Les grands rabbins demandent la dissolution anticipée de la Knesset
À la différence des partis politiques classiques, c’est un conseil de grands rabbins, adossé à chacun de ces partis ultra-orthodoxes, qui émet les directives. Ceux du parti du Judaïsme unifié de la Torah ont émis la semaine dernière une injonction pour une dissolution anticipée de la Knesset. Les ultra-orthodoxes sépharades du Shas n’ont eu que le choix de suivre le mouvement.
Religieux et Netanyahou : le deal
On savait depuis longtemps que les partis ultra-orthodoxes étaient excédés par Benjamin Netanyahou et son non-respect des engagements pris en face d’eux. L’armée poursuit ses objectifs et s’est engagée à envoyer 54 000 ordres de mobilisation supplémentaires. La perspective d’avoir des milliers d’élèves de yeshivot répertoriés comme déserteurs va être de plus en plus difficile à gérer par ces partis, et les pousse à sortir du gouvernement. Déjà, un jeune élève de yeshiva de 20 ans, arrêté la veille de la fête de Shavouot, au moment où il tentait de fuir le pays, a été condamné à 20 jours de prison militaire.
Mais même si une loi de dissolution de la Knesset est adoptée mercredi 11 juin en première lecture, il faudra encore trois autres votes de confirmation avant que la dissolution soit effective. En faisant encore traîner les discussions sur une loi qui n’a aucune chance d’être adoptée, Benjamin Netanyahou reste le maître des horloges et peut choisir de retarder ou non une dissolution quasi inéluctable.
Des élections au plus tôt en octobre
Compte tenu du calendrier parlementaire, l’échéance la plus courte pour de nouvelles élections est le mois d’octobre 2025. À l’exception des Démocrates de Yair Golan, qui durcissent leurs messages et affichent une ambition de devenir l’axe central d’une nouvelle majorité, les partis d’opposition n’ont aucune proposition politique alternative claire et tablent uniquement sur le ressentiment populaire contre Netanyahou.

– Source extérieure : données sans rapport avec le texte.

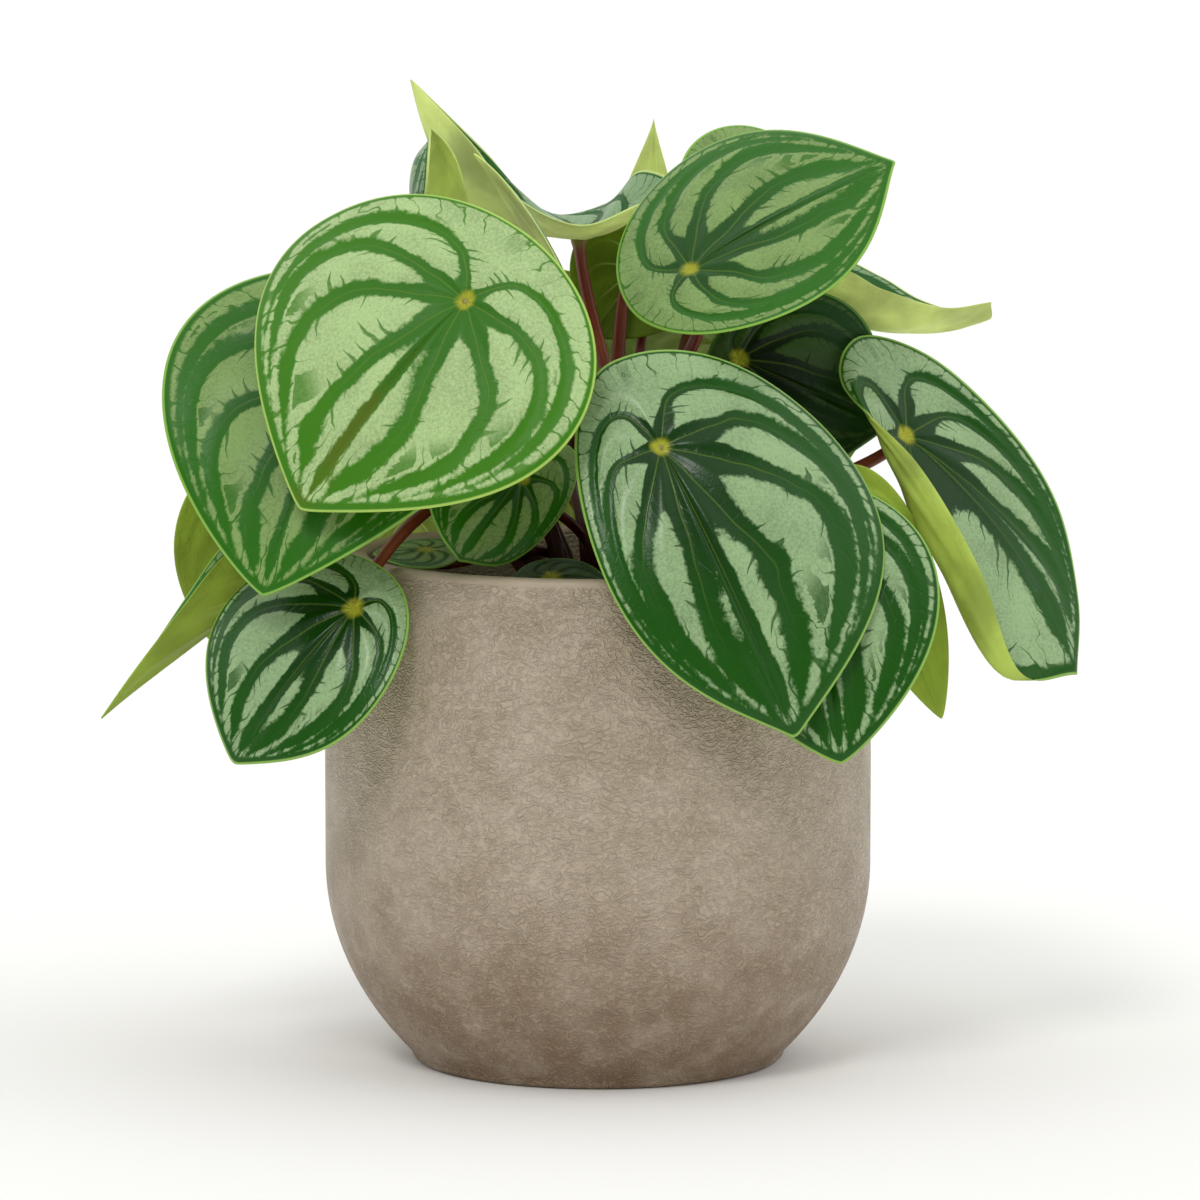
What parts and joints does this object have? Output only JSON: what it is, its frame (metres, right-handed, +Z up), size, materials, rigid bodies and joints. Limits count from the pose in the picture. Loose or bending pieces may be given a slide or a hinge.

Utiliser les otages et la guerre comme argument électoral
D’ici là, Benjamin Netanyahou va gérer cyniquement la continuation des opérations militaires à Gaza, où le nombre de soldats tués, depuis la rupture du cessez-le-feu en mars par Israël, dépasse déjà le nombre d’otages encore vivants. Objectif : choisir le moment le plus favorable à une libération d’otages pour le mettre alors à son crédit.